Regardless that, it may be time to upgrade your system :-D
MREAL macros - when you need floating point arithmetic while assembling!

Jean-Marie

@Twell : 1 Gb is a lot of memory I agree. We have to compute hashes for contexts of Order-6, Order-4 and Order-3 on each bit encoding (ie 6, 4, and 3 previous bytes). The problem with hash tables is collisions (different contexts will have the same hash). A big hash table will reduce the number of collisions, so the compression will be better. Note that collisions won't cause the program to crash, but will hurt the compression.
Using 512 Kb for small programs could be sufficent though, that's an idea.
Besides hash tables, there is another method using Binary trees, described by Mark Nelson in his tutorial, but it is too complicated for me!

TWell

Joke:
If programmer can't fit program to 2Gb, better to go marketing department.
Most of those are already there :badgrin:

dedndave

rather than trying to compress the entire file, you might consider
compressing it in "blocks" - say 64 KB or something

jj2007

Quote from: qWord on December 01, 2013, 12:39:54 AMit may be time to upgrade your system :-D

I'd like to but the motherboard doesn't permit more than 2GB.

Attached a version that works with less memory.
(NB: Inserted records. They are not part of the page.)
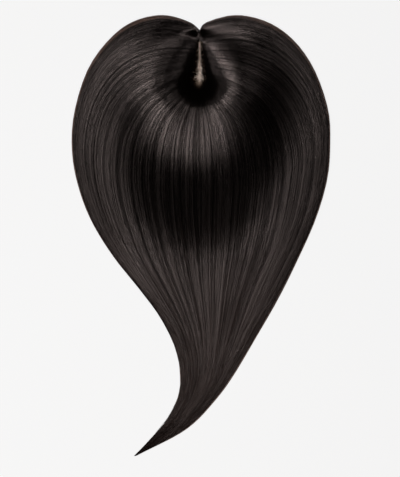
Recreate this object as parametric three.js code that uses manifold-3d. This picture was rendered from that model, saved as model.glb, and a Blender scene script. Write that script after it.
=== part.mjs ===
// A hair topper lying as it is laid out for show, seen from above as a heart that runs out into one curved tail.
// A thin domed cloth base carries the hair and is sewn to four snap clips. The hair is rooted along a short
// parting that starts at the front edge. It arches away from both sides of the parting and from the crown behind
// it, falls off the base and is drawn together at the tip.
// Millimetres, +Z up, the front of the topper towards +Y, the piece resting on z = 0.

import * as THREE from "three";
import { mergeVertices } from "three/addons/utils/BufferGeometryUtils.js";
import Module from "manifold-3d";

const wasm = await Module();
wasm.setup();

// The hair as it is laid out, across its widest place and from the front lobes to the tip of the tail.
const SPREAD_WIDTH = 231;
const LAID_LENGTH = 396;

// The base: a dome of thin cloth with a level rim.
const BASE_WIDTH = 130;
const BASE_LENGTH = 140;
const BASE_RISE = 40;
const BASE_WALL = 1.5;
const RIM_HEIGHT = 3;

// The parting, which runs back from the notch between the front lobes, and leaves the base bare.
const PART_LENGTH = 49;
const PART_WIDTH = 4.6;
const NOTCH_SETBACK = 2.5;
const NOTCH_GAP = 0.6;

// How deep the hair is: over the top of the base, where it lies on the table, at its roots and at its edge.
const CROWN_DEPTH = 14;
const FALL_DEPTH = 12;
const ROOT_DEPTH = 1.5;
const EDGE_DEPTH = 1.2;
const EDGE_WIDTH = 22;
const TIP_WIDTH = 1.8;

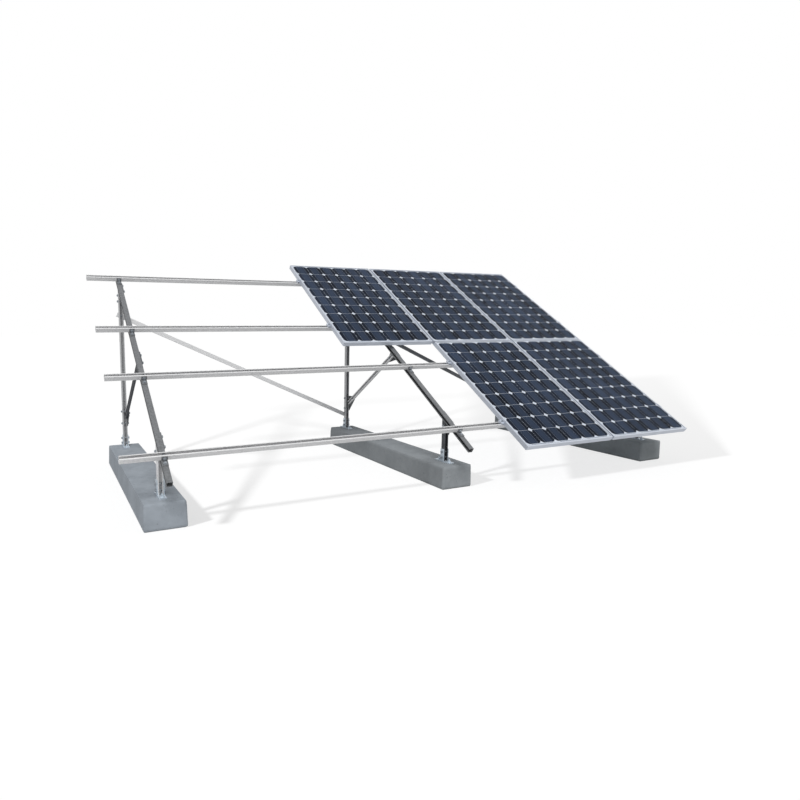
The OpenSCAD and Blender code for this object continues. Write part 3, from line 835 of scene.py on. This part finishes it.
class FitJunctionBoxes(bpy.types.Operator):
    """Model the junction box under each module, with its lid, screws and glands"""

    bl_idname = "solar_mount.fit_junction_boxes"
    bl_label = "Fit Junction Boxes"

    def execute(self, context):
        width, length = module_size()
        across, along, thick = JBOX_SIZE
        top = LAMINATE_TOP - LAMINATE_THICK - JBOX_PLAY
        middle = Vector((width / 2, length - JBOX_EDGE - along / 2, top))
        half = Vector((across / 2, along / 2, 0))
        low = middle - half - Vector((0, 0, thick - LID_THICK))
        body = add_slab("box_pattern", low, middle + half)
        self.round_corners(body, 0.008)
        lid_low = middle - half - Vector((-LID_INSET, -LID_INSET, thick))
        lid_high = middle + half - Vector((LID_INSET, LID_INSET, thick - LID_THICK))
        lid = add_slab("lid", lid_low, lid_high)
        self.round_corners(lid, 0.007)
        edit(lid)
        pick(lid, "FACE", lambda face: face.normal.z < -0.9)
        bpy.ops.mesh.inset(thickness=0.008, depth=0)
        bpy.ops.mesh.inset(thickness=0.0015, depth=-0.0012)
        leave_edit()
        parts = [body, lid]
        for x in (-1, 1):
            for y in (-1, 1):
                spot = middle + Vector(
                    (x * (across / 2 - SCREW_INSET), y * (along / 2 - SCREW_INSET), 0)
                )
                parts.append(self.screw(spot - Vector((0, 0, thick + 0.0008))))
        for x in (-1, 1):
            mouth = middle + Vector((x * across / 4, -along / 2, GLAND_HEIGHT - thick))
            parts.append(self.gland(mouth))
        box = join(parts, "box_pattern")
        smooth(box, 40)
        boxes = spread_over_modules(box, "junction_box_shell", moulded_plastic())
        for number, piece in zip(MODULES, boxes):
            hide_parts(f"junction_box_{number}")
        return {"FINISHED"}

    def round_corners(self, block, width):
        """Round the upright edges of a block."""
        edit(block)
        pick(block, "EDGE", lambda edge: abs(edge.verts[0].co.z - edge.verts[1].co.z) > 0.001)
        bpy.ops.mesh.bevel(offset=width, segments=5, affect="EDGES")
        leave_edit()

    def gland(self, mouth):
        """A cable gland: a collar, a chamfered hexagon, and a domed cap with a bore."""
        collar = add_round("collar", (0, 0, -0.001), GLAND_RADIUS, GLAND_LENGTH / 3 + 0.001, 48)
        hexagon = add_round(
            "hexagon",
            (0, 0, GLAND_LENGTH / 3),
            GLAND_ACROSS_FLATS / 2 / math.cos(math.pi / 6),
            GLAND_LENGTH / 3,
            6,
        )
        bevel_edges(hexagon, 0.0005, 2)
        cap = add_round("cap", (0, 0, GLAND_LENGTH * 2 / 3), GLAND_RADIUS, GLAND_LENGTH / 3, 48)
        edit(cap)
        pick(cap, "FACE", lambda face: face.normal.z > 0.9)
        bpy.ops.mesh.bevel(offset=0.0016, segments=4, affect="EDGES")
        pick(cap, "FACE", lambda face: face.normal.z > 0.9)
        bpy.ops.mesh.inset(thickness=GLAND_RADIUS / 2 - 0.0016, depth=0)
        bpy.ops.mesh.extrude_region_move(
            TRANSFORM_OT_translate={"value": (0, 0, -GLAND_LENGTH / 2)}
        )
        leave_edit()
        gland = join([collar, hexagon, cap], "gland")
        gland.matrix_world = Matrix.Translation(mouth) @ Matrix.Rotation(math.pi / 2, 4, "X")
        settle(gland)
        return gland

    def screw(self, foot):
        """A lid screw with a rounded edge and a sunk middle."""
        screw = add_round("screw", foot, 0.0032, 0.0012, 16)
        edit(screw)
        pick(screw, "FACE", lambda face: face.normal.z < -0.9)
        bpy.ops.mesh.inset(thickness=0.0008, depth=0)
        bpy.ops.mesh.inset(thickness=0.0006, depth=-0.0006)
        leave_edit()
        return screw


class FinishSteelAndAluminium(bpy.types.Operator):
    """Give the steel, the bolts, the clamps and the module frames their finishes"""

    bl_idname = "solar_mount.finish_steel_and_aluminium"
    bl_label = "Finish Steel and Aluminium"

    def execute(self, context):
        colour = colours()
        rails = galvanised_steel(
            "bright_galvanised_rail", colour.rail_zinc, colour.rail_dull, 0.52, 0.66
        )
        posts = galvanised_steel(
            "galvanised_post", colour.post_zinc, colour.post_dull, 0.45, 0.6
        )
        # The frames get a darker zinc than the rails
        frames = galvanised_steel(
            "darker_galvanised_frame", colour.frame_zinc, colour.frame_dull, 0.48, 0.65
        )
        # A darker copy of the zinc, which paints shade on single parts
        shaded_zinc = galvanised_steel(
            "shade_painted_galvanised_steel", colour.shade_zinc, colour.shade_dull, 0.5, 0.65
        )
        plated = plated_steel("bright_zinc_plate", colour.bright_zinc, linear(PLATE_SHADE), 0.35)
        bolts = plated_steel("dull_zinc_bolts", colour.bolt_zinc, linear(BOLT_SHADE), 0.5)
        aluminium = anodised_aluminium()
        for name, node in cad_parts.items():
            if node.hide_render:
                continue
            if name.startswith(("module_frame_", "mid_clamps", "end_clamps")):
                finish = aluminium
            # The pale rail zinc also paints light on a few single frame parts
            elif name in (*RAILS, *LIGHT_PAINTED_PARTS):
                finish = rails
            elif name.startswith(("front_foot_", "rear_foot_", "anchor_bolts")):
                finish = plated
            elif name.startswith("rear_post_"):
                finish = posts
            elif name in SHADE_PAINTED_PARTS:
                finish = shaded_zinc
            elif name in ("frame_bolts", "clamp_bolts"):
                finish = bolts
            else:
                finish = frames
            node.data.materials.clear()
            node.data.materials.append(finish)
        return {"FINISHED"}


# Stage


class SetStage(bpy.types.Operator):
    """Lay the floor and set the camera, the lamps and the world"""

    bl_idname = "solar_mount.set_stage"
    bl_label = "Set Stage"

    def execute(self, context):
        self.lamps(self.floor())
        self.world(context.scene)
        self.camera(context.scene)
        context.scene.view_settings.view_transform = "Standard"
        return {"FINISHED"}

    def seen_directly(self, tree):
        """One for what the camera, a mirror or glass sees, and nought for bounced light."""
        path = add_node(tree, "ShaderNodeLightPath").outputs
        first = calculate(tree, "MAXIMUM", path["Is Camera Ray"], path["Is Glossy Ray"])
        return calculate(tree, "MAXIMUM", first, path["Is Transmission Ray"])

    def floor(self):
        """A pale floor that looks white and keeps the object's shadow."""
        clear_selection()
        bpy.ops.mesh.primitive_plane_add(size=FLOOR_WIDTH, location=(0, 0, 0))
        floor = bpy.context.object
        floor.name = "studio_floor"
        material, tree, output = start_material("pale_studio_floor")
        pale = add_node(tree, "ShaderNodeBsdfDiffuse", {"Color": linear(FLOOR_BOUNCE)})
        shadow = add_node(tree, "ShaderNodeBsdfDiffuse", {"Color": [FLOOR_ALBEDO] * 3 + [1]})
        # The glow tops up the slanting lamp's light, so that the lit floor is an even white
        where = object_place(tree)
        away = add_node(
            tree, "ShaderNodeVectorMath", {0: where, 1: SHADOW_LAMP_PLACE}, operation="DISTANCE"
        ).outputs["Value"]
        lamp_level = FLOOR_ALBEDO * SHADOW_LAMP_POWER / (4 * math.pi**2)
        slant = calculate(tree, "DIVIDE", SHADOW_LAMP_PLACE.z * lamp_level, away)
        missing = calculate(tree, "SUBTRACT", FLOOR_WHITE - FLOOR_ALBEDO * WORLD_LEVEL, slant)
        glow = add_node(tree, "ShaderNodeEmission", {"Color": (1, 1, 1, 1), "Strength": missing})
        seen = add_node(tree, "ShaderNodeAddShader", {0: shadow.outputs[0], 1: glow.outputs[0]})
        mixed = add_node(
            tree,
            "ShaderNodeMixShader",
            {0: self.seen_directly(tree), 1: pale.outputs[0], 2: seen.outputs[0]},
        )
        tree.links.new(mixed.outputs[0], output.inputs["Surface"])
        floor.data.materials.append(material)
        return floor

    def lamps(self, floor):
        """A wide soft key light for the object, and a side lamp that draws its shadow."""
        key = self.lamp("soft_key", "SUN", KEY_LAMP_POWER)
        key.data.angle = KEY_LAMP_SPREAD
        key.rotation_euler = KEY_LAMP_AIM.to_track_quat("-Z", "Y").to_euler()
        side = self.lamp("shadow_lamp", "POINT", SHADOW_LAMP_POWER)
        side.data.shadow_soft_size = SHADOW_LAMP_RADIUS
        side.location = SHADOW_LAMP_PLACE
        side.data.use_nodes = True
        tree = side.data.node_tree
        even = add_node(tree, "ShaderNodeLightFalloff", {"Strength": 1.0})
        tree.links.new(even.outputs["Constant"], tree.nodes["Emission"].inputs["Strength"])
        for lamp, state in ((key, "EXCLUDE"), (side, "INCLUDE")):
            lit = bpy.data.collections.new(f"{lamp.name}_floor")
            lit.objects.link(floor)
            lamp.light_linking.receiver_collection = lit
            lit.collection_objects[0].light_linking.link_state = state

    def lamp(self, name, kind, energy):
        """A lamp of one kind and power."""
        light = bpy.data.lights.new(name, kind)
        light.energy = energy
        lamp = bpy.data.objects.new(name, light)
        bpy.context.scene.collection.objects.link(lamp)
        return lamp

    def world(self, scene):
        """A plain white surround that lights the object softly."""
        world = bpy.data.worlds.new("plain_surround")
        world.use_nodes = True
        tree = world.node_tree
        tree.nodes.clear()
        output = add_node(tree, "ShaderNodeOutputWorld")
        strength = add_node(
            tree,
            "ShaderNodeMapRange",
            {"Value": self.seen_directly(tree), 3: WORLD_LEVEL, 4: 1.0},
        ).outputs[0]
        light = add_node(
            tree, "ShaderNodeBackground", {"Color": (1, 1, 1, 1), "Strength": strength}
        )
        tree.links.new(light.outputs[0], output.inputs["Surface"])
        scene.world = world

    def camera(self, scene):
        """The camera, below the top of the array, looking at it from the front left."""
        lens = bpy.data.cameras.new("photo_camera")
        lens.sensor_width = SENSOR_WIDTH
        lens.lens = FOCAL_PIXELS / PICTURE_PIXELS * SENSOR_WIDTH
        lens.shift_x = 0.5 - AXIS_PIXELS[0] / PICTURE_PIXELS
        lens.shift_y = AXIS_PIXELS[1] / PICTURE_PIXELS - 0.5
        lens.clip_end = 200
        eye = bpy.data.objects.new("photo_camera", lens)
        scene.collection.objects.link(eye)
        level = math.cos(CAMERA_PITCH)
        aim = Vector(
            (math.sin(CAMERA_YAW) * level, math.cos(CAMERA_YAW) * level, math.sin(CAMERA_PITCH))
        )
        eye.location = CAMERA_PLACE
        eye.rotation_euler = aim.to_track_quat("-Z", "Y").to_euler()
        scene.camera = eye


class SolarMountPanel(bpy.types.Panel):
    """Sizes, colours and pieces of the mounting structure"""

    bl_idname = "VIEW3D_PT_solar_mount"
    bl_label = "Solar Mount"
    bl_space_type = "VIEW_3D"
    bl_region_type = "UI"
    bl_category = "Solar Mount"

    def draw(self, context):
        column = self.layout.column()
        for group in (context.scene.solar_mount_sizes, context.scene.solar_mount_colours):
            for name in group.__annotations__:
                column.prop(group, name)
        for step in STEPS:
            column.operator(step.bl_idname)


STEPS = (
    CastConcreteBeams,
    LayUpLaminates,
    RunGlassSeals,
    FitJunctionBoxes,
    FinishSteelAndAluminium,
    SetStage,
)
CLASSES = (SolarMountSizes, SolarMountColours) + STEPS + (SolarMountPanel,)


def register():
    """Register the classes and hang the settings on the scene."""
    for item in CLASSES:
        bpy.utils.register_class(item)
    bpy.types.Scene.solar_mount_sizes = bpy.props.PointerProperty(type=SolarMountSizes)
    bpy.types.Scene.solar_mount_colours = bpy.props.PointerProperty(type=SolarMountColours)


def unregister():
    """Take the settings and the classes away again."""
    del bpy.types.Scene.solar_mount_colours
    del bpy.types.Scene.solar_mount_sizes
    for item in reversed(CLASSES):
        bpy.utils.unregister_class(item)


def main():
    """Build every piece in order."""
    register()
    for step in STEPS:
        family, name = step.bl_idname.split(".")
        getattr(getattr(bpy.ops, family), name)()


if __name__ == "__main__":
    main()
Speed could be improved, but the compression ratio is WOW! For a typical big *.inc file, it beats FreeArc hands down :t
However, FreeArc wins with executables.

The attached version has timings by "step" (search the source for NanoTimer - it's the QPC):
smacking D:\Masm32\PellesC\Bin\poide.exe
Please Wait...
Step A took 238 ms
Step B took 2 ms
Step C took 11294 ms
Step D took 12 ms

Quote from: Jean-Marie on December 01, 2013, 12:49:07 AM
Using 512 Kb for small programs could be sufficent though, that's an idea.

It seems the same memory is required for compression and decompression - right?

TWell

here is POAsm version with Jochen changes + read file buffer change in line 116.

- Timppa


Jean-Marie

Yep, same memory is used for compression & decompression.
SMAC splits the file in blocks of 256 Mb. This limits the number of Read/Write operation with huge files.
With the first versions, I used smaller blocks but I had to consider larger blocks for compressing enwik9, which is 1 billion of bits.

Jean-Marie

I'm replacing the Squash function by Qword's one, but I have some trouble to convert the Double in xmm0 to an integer. The problem is that CVTSD2SI will convert to signed integers, so big values like 4294901760 will return indefinite integer value 80000000H, rather than FFFF0000H.   :redface:


@@Squash:
fstp qword ptr Temp
lea edi,Ranges.ModelStart
movsd xmm0,Temp ;xmm0=weighted average
movsd xmm1,@@minus16
movsd xmm2,@@16
comisd xmm0,xmm1 ;test if p<-15.999988
jb @@SQ2 ;if so, bound it
comisd xmm0,xmm2 ;test if p>15.999988
ja @@SQ3 ;if so, bound it
@@SQ1: movaps xmm1,xmm0
addsd xmm0,@@17
addsd xmm0,xmm0
cvttsd2si ecx,xmm0
imul ecx,48
lea ecx,@@tbl1[ecx]
movsd xmm0,[ecx+0*8]
mulsd xmm0,xmm1
addsd xmm0,[ecx+1*8]
mulsd xmm0,xmm1
addsd xmm0,[ecx+2*8]
mulsd xmm0,xmm1
addsd xmm0,[ecx+3*8]
mulsd xmm0,xmm1
addsd xmm0,[ecx+4*8]
mulsd xmm0,xmm1
addsd xmm0,[ecx+5*8] ;xmm0=2^32/(1+2^-p)
BUG: cvtsd2si eax,xmm0 ;eax=bit 0 upper limit
mov dword ptr [edi+4],-1 ;Upper limit of bit 1 always FFFFFFFFH
mov [edi],eax ;store bit 0 upper limit

Jean-Marie

By the way, I forgot to mention that SMAC is ranked in the Large Text Compression Benchmark, and in the Silesia Corpus !
http://mattmahoney.net/dc/text.html#1834
http://mattmahoney.net/dc/silesia.html


jj2007

@@Stretch2 is worth a try, as it gets called really often, but it seems you have already invested a lot of efforts to make it fast.

Jean-Marie

@jj2007 : yes, this is definitely a hotspot, as it is called 6 times by bit-encoding. Every little change can be measured in terms of seconds when compressing a big file!